The redemption of digital points for upgrades and rewards such as VIP e-mail access or a free pretzel is taxable to the extent the upgrade or reward for which the points are redeemed is taxable. Since Company is an eating/drinking establishment pursuant to R.I. Gen. Laws § 44-18-18.1(c)(2), the redemption of digital points for prepared food like a pretzel is taxable. If the upgrade or reward acquired is not taxable, such as the VIP e-mail access, then the redemption of the points would not be taxable for those specific upgrades or rewards.

Company would be subject to income taxes, and any other applicable taxes, in addition to the ones addressed above.

Whether Company owes any other state or local taxes depends on the facts and circumstances of any given transaction and may not be limited by this ruling.


Ruling

Based on the facts provided, Company’s entertainment charges alone are not subject to sales and use tax. However, the sale of meals and/or beverages with or without a game ticket is subject to both sales tax and meals and beverage tax. No tax is owed for the redemption of digital points if the items for which the points are redeemed are nontaxable; however, the redemption of digital points for upgrades and rewards such as VIP e-mail access or a free pretzel is taxable to the extent the upgrade or reward for which the points are redeemed is taxable. Further, Company may be liable for income and other taxes depending on their activity.
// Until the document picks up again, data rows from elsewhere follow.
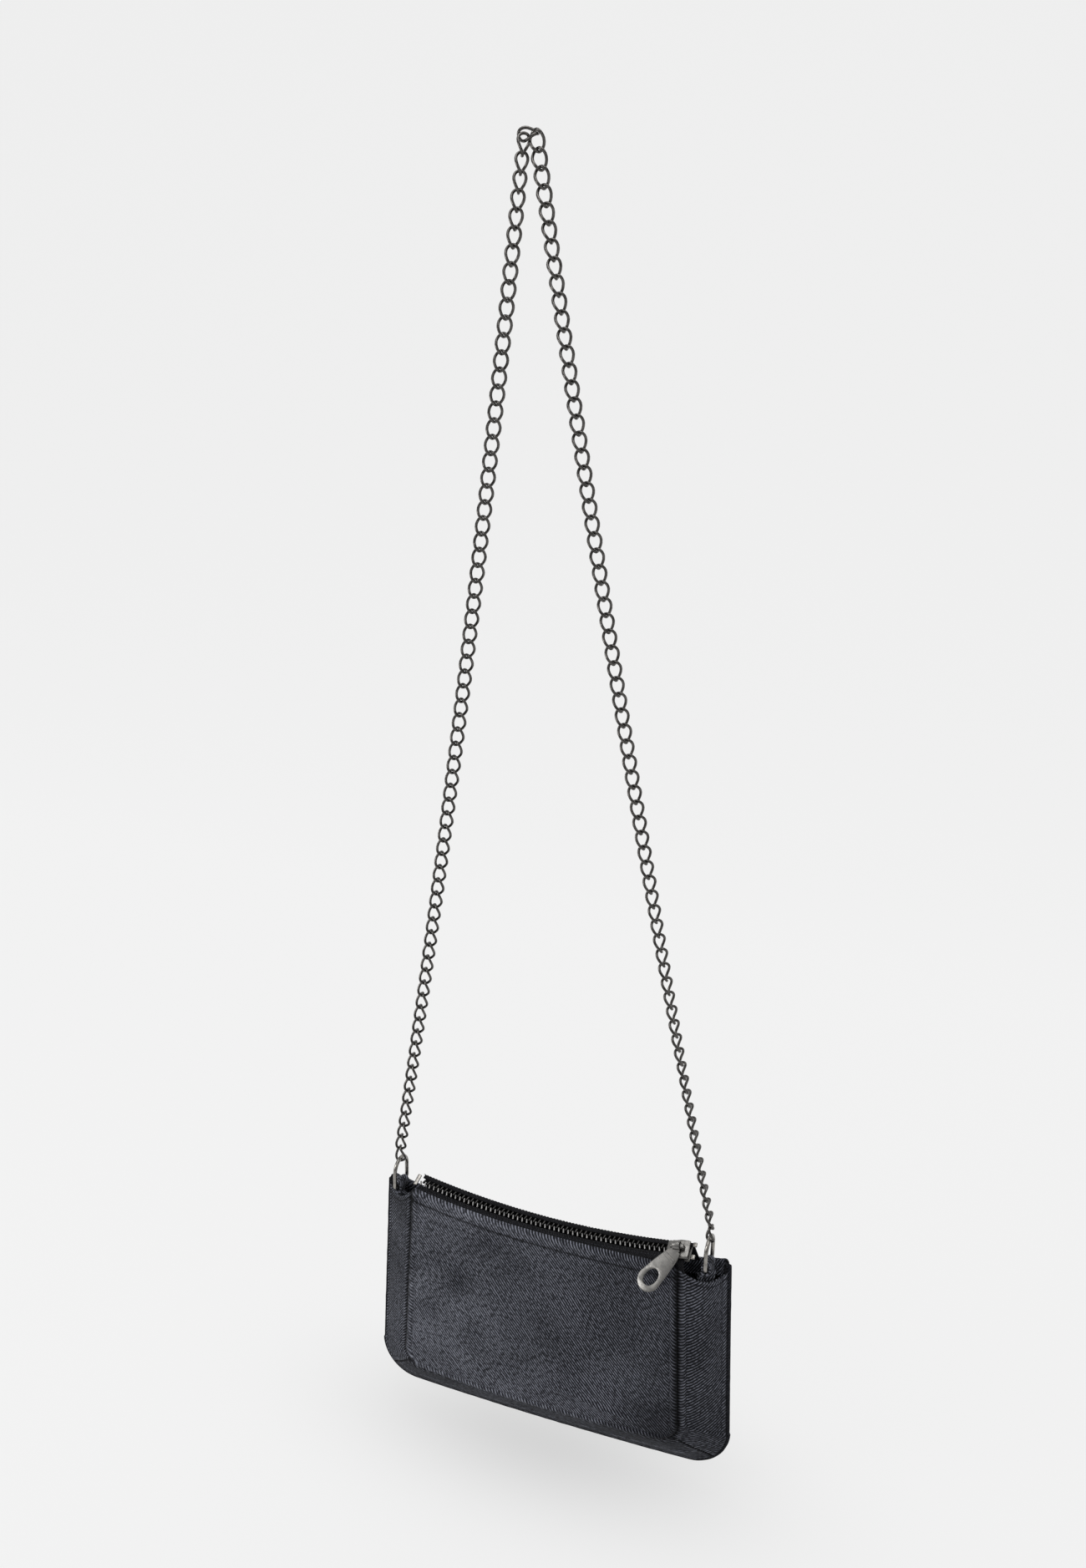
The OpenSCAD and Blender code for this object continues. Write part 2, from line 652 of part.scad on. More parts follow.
// Pull tab: a knuckle round the bridge's bar, and a plate with an oval hole in its round end
pull_t = 1.1;
pull_neck_w = 6.4;
knuckle_l = 3.4;
pull_turn = 40;
pivot_up = channel_h / 2 + plate_t + bar_up;
pivot_y = zip_y - pivot_up * sin(zip_tilt);
pivot_rise = zip_rise + pivot_up * cos(zip_tilt);
pull_lean = atan2(pivot_y - seam_front_y + denim_t + slide_gap + pull_t / 2, pivot_rise) + 4;
module pull_tab() {
    hole_r = pull_w * 0.25;
    end_r = pull_w / 2;
    body_l = pull_l - 2 * knuckle_r - end_r;
    hole_l = 3.2;
    color("silver")
        translate([pouch_x, 0, zip_centre_z])
            rotate([0, -asin(slider_x / zip_r), 0])
                translate([0, pivot_y, pivot_rise - zip_r])
                    rotate([-pull_lean, 0, 0]) {
                        translate([-knuckle_l / 2, 0, 0])
                            rotate([0, 90, 0])
                                difference() {
                                    cylinder(r = knuckle_r, h = knuckle_l, $fn = round_fn);
                                    translate([0, 0, -1])
                                        cylinder(r = knuckle_clear_r, h = knuckle_l + 2, $fn = round_fn);
                                }
                        translate([-knuckle_l / 2, -pull_t / 2, -knuckle_r - 1])
                            cube([knuckle_l, pull_t, knuckle_r + 1 - knuckle_clear_r - 0.2]);
                        translate([0, pull_t / 2, -knuckle_r - 0.3])
                            rotate([0, pull_turn, 0])
                                rotate([90, 0, 0])
                                    linear_extrude(height = pull_t)
                                        difference() {
                                            union() {
                                                translate([0, -body_l])
                                                    circle(r = end_r, $fn = round_fn);
                                                polygon([[-pull_neck_w * 0.36, 0], [pull_neck_w * 0.36, 0],
                                                    [pull_neck_w / 2, -pull_neck_w * 0.3],
                                                    [end_r, -body_l], [-end_r, -body_l],
                                                    [-pull_neck_w / 2, -pull_neck_w * 0.3]]);
                                            }
                                            for (v = [0, hole_l])
                                                translate([0, v - body_l])
                                                    circle(r = hole_r, $fn = round_fn);
                                            translate([-hole_r, -body_l])
                                                square([2 * hole_r, hole_l]);
                                        }
                    }
}

chain_top_link();
chain_left();
chain_right();
end_link_left();
end_link_right();
ring_left();
ring_right();
tab_left();
tab_right();
front_panel();
back_panel();
gusset_left();
gusset_right();
gusset_bottom();
back_binding();
lining_front();
lining_back();
lining_gusset();
zip_tape_front();
zip_tape_back();
zip_teeth_front();
zip_teeth_back();
zip_stop_bottom();
zip_stops_top();
slider_body();
slider_bridge();
pull_tab();
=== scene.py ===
"""Looks of a small zipped denim pouch hung from a twisted-link chain strap."""

import logging
import math
import random
from dataclasses import dataclass
from enum import Enum
from typing import Callable, Sequence

import bmesh
import bpy
from mathutils import Matrix, Vector, noise


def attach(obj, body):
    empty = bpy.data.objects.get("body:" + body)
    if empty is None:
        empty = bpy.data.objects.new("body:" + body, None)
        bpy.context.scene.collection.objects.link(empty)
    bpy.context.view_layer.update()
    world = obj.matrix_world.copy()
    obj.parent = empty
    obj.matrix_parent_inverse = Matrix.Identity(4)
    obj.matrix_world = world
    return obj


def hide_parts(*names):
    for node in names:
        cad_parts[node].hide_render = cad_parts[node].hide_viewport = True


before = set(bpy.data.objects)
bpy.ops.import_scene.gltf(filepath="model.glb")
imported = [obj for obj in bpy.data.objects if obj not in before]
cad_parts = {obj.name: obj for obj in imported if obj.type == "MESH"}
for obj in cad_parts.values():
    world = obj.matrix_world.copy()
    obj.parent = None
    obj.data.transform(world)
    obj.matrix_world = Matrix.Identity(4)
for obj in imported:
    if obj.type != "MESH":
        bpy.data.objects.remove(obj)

log = logging.getLogger("scene")
MM = 0.001
WELD = 2e-6  # metres within which two vertices are one

Flat = tuple[float, float]
Colour = tuple[float, float, float]
Place = tuple[float, float, float]
Hills = tuple[tuple[float, float, float], ...]
Line = Callable[[float], Vector]
Point = Callable[[float, float], Vector]
Marks = Callable[[float, float], tuple[float, float, float]]
Seam = Sequence[tuple[Vector, Vector]]


def lerp(a: float, b: float, k: float) -> float:
    """Value at share k between a and b."""
    return a + (b - a) * k


def clamp(v: float, low: float = 0.0, high: float = 1.0) -> float:
    """v held between low and high."""
    return max(low, min(high, v))


def power(v: float, exponent: float) -> float:
    """Power of v that keeps its sign."""
    return math.copysign(abs(v) ** exponent, v)


def crowd(v: float, exponent: float) -> float:
    """Share from -1 to 1, moved towards the end that it is nearer to."""
    return math.copysign(1 - (1 - abs(v)) ** exponent, v)


def hill(d: float, centre: float, width: float) -> float:
    """Rounded hill of height 1 at a distance from an edge."""
    return math.exp(-(((d - centre) / width) ** 2))


def relief(d: float, hills: Hills) -> float:
    """Sum at distance d of hills and grooves given as (height, centre, width)."""
    return sum(height * hill(d, centre, width) for height, centre, width in hills)


def rough(x: float, y: float, scale: float, seed: float = 0.0) -> float:
    """Smooth noise of about -1 to 1 whose bumps are scale long."""
    return noise.noise(Vector((x / scale, y / scale, seed)))


def move(x: float, y: float, z: float) -> Matrix:
    """Shift in millimetres."""
    return Matrix.Translation((x, y, z))


def turn(degrees: float, axis: str) -> Matrix:
    """Rotation about an axis."""
    return Matrix.Rotation(math.radians(degrees), 4, axis)


def lookup(u: float, table: Sequence[Flat]) -> float:
    """Reads a value off a line through a table's points.

    Args:
        u: where to read.
        table: (place, value) points, with rising places.
    Returns:
        The value at u, held past both ends.
    """
    if u <= table[0][0]:
        return table[0][1]
    for (a, va), (b, vb) in zip(table, table[1:]):
        if u <= b:
            return lerp(va, vb, (u - a) / (b - a))
    return table[-1][1]


def walk(points: Sequence[Vector]) -> Line:
    """Makes a line through points that is followed at an even pace.

    Args:
        points: the line's points in order.
    Returns:
        A function from the share of the line's length to the place there.
    """
    steps = [(b - a).length for a, b in zip(points, points[1:])]
    total = sum(steps)

    def at(share: float) -> Vector:
        """Place at a share of the line's length."""
        left = share * total
        for a, b, step in zip(points, points[1:], steps):
            if left <= step:
                return a.lerp(b, left / step)
            left -= step
        return points[-1].copy()

    return at


def arc(centre: Flat, r: float, start: float, end: float, steps: int) -> list[Flat]:
    """Draws an arc.

    Args:
        centre: its centre.
        r: its radius.
        start: angle of its first point in half turns.
        end: angle of its last point in half turns.
        steps: how many parts it is cut into.
    Returns:
        Its points, one more than its parts.
    """
    angles = [math.pi * lerp(start, end, i / steps) for i in range(steps + 1)]
    return [(centre[0] + r * math.cos(a), centre[1] + r * math.sin(a)) for a in angles]


def rectangle(x0: float, x1: float, y0: float, y1: float) -> list[Flat]:
    """Outline of a rectangle between two places on each axis."""
    return [(x0, y0), (x1, y0), (x1, y1), (x0, y1)]


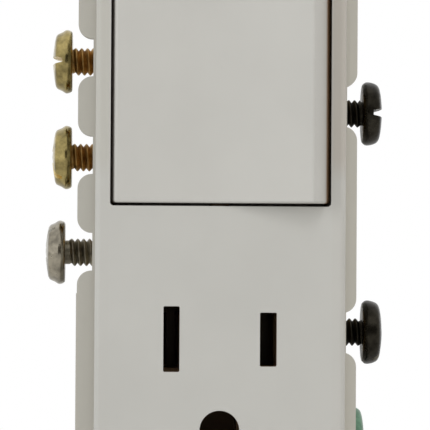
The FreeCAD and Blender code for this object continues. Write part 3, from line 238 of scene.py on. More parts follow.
class TerminalScrewSizes(bpy.types.PropertyGroup):
    """Sizes of the six terminal screws that the frame doesn't give"""

    length: bpy.props.FloatProperty(
        name="Shank length", description="From under the head to the tip",
        default=6.35 * MM, min=3 * MM, max=12 * MM, precision=5, unit="LENGTH")
    crest_radius: bpy.props.FloatProperty(
        name="Thread crest radius", description="Radius over the thread's crests",
        default=1.845 * MM, min=1 * MM, max=3 * MM, precision=5, unit="LENGTH")
    neck_radius: bpy.props.FloatProperty(
        name="Neck radius", description="Radius of the plain neck under the head",
        default=1.6 * MM, min=1 * MM, max=3 * MM, precision=5, unit="LENGTH")
    thread_depth: bpy.props.FloatProperty(
        name="Thread depth", description="From crest to root",
        default=0.4 * MM, min=0.1 * MM, max=1 * MM, precision=5, unit="LENGTH")
    pitch: bpy.props.FloatProperty(
        name="Thread pitch", description="Travel for one turn",
        default=0.794 * MM, min=0.3 * MM, max=2 * MM, precision=6, unit="LENGTH")
    slot_floor: bpy.props.FloatProperty(
        name="Low heads' slot floor",
        description="Width of the slot's floor in the low heads on the left",
        default=0.5 * MM, min=0.3 * MM, max=2 * MM, precision=5, unit="LENGTH")
    slot_mouth: bpy.props.FloatProperty(
        name="Low heads' slot mouth",
        description="Width of the slot's mouth in the low heads on the left",
        default=1.15 * MM, min=0.3 * MM, max=3 * MM, precision=5, unit="LENGTH")
    slot_depth: bpy.props.FloatProperty(
        name="Low heads' slot depth",
        description="Depth of the slot in the low heads on the left",
        default=1.4 * MM, min=0.4 * MM, max=2 * MM, precision=5, unit="LENGTH")
    tall_slot_floor: bpy.props.FloatProperty(
        name="Tall heads' slot floor",
        description="Width of the slot's floor in the tall heads on the right",
        default=0.65 * MM, min=0.3 * MM, max=2 * MM, precision=5, unit="LENGTH")
    tall_slot_mouth: bpy.props.FloatProperty(
        name="Tall heads' slot mouth",
        description="Width of the slot's mouth in the tall heads on the right",
        default=1.3 * MM, min=0.3 * MM, max=3 * MM, precision=5, unit="LENGTH")
    tall_slot_depth: bpy.props.FloatProperty(
        name="Tall heads' slot depth",
        description="Depth of the slot in the tall heads on the right",
        default=1.4 * MM, min=0.4 * MM, max=2 * MM, precision=5, unit="LENGTH")
    cross_length: bpy.props.FloatProperty(
        name="Cross length", description="Length of the short slot across the long one",
        default=4.2 * MM, min=1 * MM, max=7 * MM, precision=5, unit="LENGTH")


class SpringSizes(bpy.types.PropertyGroup):
    """The coil spring in the rocker's stem, before it is pressed"""

    radius: bpy.props.FloatProperty(
        name="Coil radius", description="From the coil's axis to the middle of the wire",
        default=1.45 * MM, min=0.5 * MM, max=5 * MM, precision=5, unit="LENGTH")
    wire: bpy.props.FloatProperty(
        name="Wire radius", description="Radius of the wire",
        default=0.2 * MM, min=0.05 * MM, max=1 * MM, precision=5, unit="LENGTH")
    turns: bpy.props.IntProperty(
        name="Turns", description="Turns from end to end", default=4, min=1, max=20)
    front: bpy.props.FloatProperty(
        name="Front end",
        description="Place of the wire's front end along the stem, with the rocker level",
        default=-6.1 * MM, precision=5, unit="LENGTH")
    length: bpy.props.FloatProperty(
        name="Coil length", description="From the wire's front end to its back end",
        default=5.78 * MM, min=1 * MM, max=30 * MM, precision=5, unit="LENGTH")
    height: bpy.props.FloatProperty(
        name="Axis height", description="Height of the coil's axis",
        default=15.55 * MM, precision=5, unit="LENGTH")


class FinishColours(bpy.types.PropertyGroup):
    """Base colours of the finishes"""

    cover: bpy.props.FloatVectorProperty(
        name="Cover", description="White moulded cover", subtype="COLOR",
        default=(0.51, 0.505, 0.475), min=0, max=1)
    rocker: bpy.props.FloatVectorProperty(
        name="Rocker", description="White moulded rocker", subtype="COLOR",
        default=(0.525, 0.518, 0.487), min=0, max=1)
    housing: bpy.props.FloatVectorProperty(
        name="Housing", description="Moulded rear housing", subtype="COLOR",
        default=(0.44, 0.43, 0.39), min=0, max=1)
    separator: bpy.props.FloatVectorProperty(
        name="Separator", description="Dark fibre plate inside the housing", subtype="COLOR",
        default=(0.05, 0.045, 0.04), min=0, max=1)
    plunger: bpy.props.FloatVectorProperty(
        name="Plunger", description="Moulded plunger in the rocker's stem", subtype="COLOR",
        default=(0.68, 0.66, 0.6), min=0, max=1)
    # Grime with painted shade, down in the gaps and slots and inside the housing
    grime_and_shade: bpy.props.FloatVectorProperty(
        name="Grime", description="Dust and grime down in the gaps and slots", subtype="COLOR",
        default=(0.22, 0.135, 0.07), min=0, max=1)
    brass: bpy.props.FloatVectorProperty(
        name="Brass", description="Brass-plated screw heads", subtype="COLOR",
        default=(0.42, 0.335, 0.135), min=0, max=1)
    zinc: bpy.props.FloatVectorProperty(
        name="Zinc", description="Dull zinc plating", subtype="COLOR",
        default=(0.37, 0.335, 0.265), min=0, max=1)
    black: bpy.props.FloatVectorProperty(
        name="Black oxide", description="Blackened screws", subtype="COLOR",
        default=(0.028, 0.025, 0.019), min=0, max=1)
    # The blackened screws' drive slots: rubbed bare, and painted lighter to stand in for light in
    # them
    rubbed_black: bpy.props.FloatVectorProperty(
        name="Rubbed black", description="Drive slots of the blackened screws", subtype="COLOR",
        default=(0.2, 0.185, 0.15), min=0, max=1)
    green: bpy.props.FloatVectorProperty(
        name="Green", description="Green ground screw", subtype="COLOR",
        default=(0.15, 0.265, 0.18), min=0, max=1)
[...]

This ruling is limited to the facts stated therein and may be relied upon by Company and shall be valid unless (1) expressly revoked; (2) the applicable statutory provisions of law are amended in a manner that requires a different result; (3) the underlying facts described herein materially change; or (4) a decision on point has been issued by the Rhode Island or federal courts.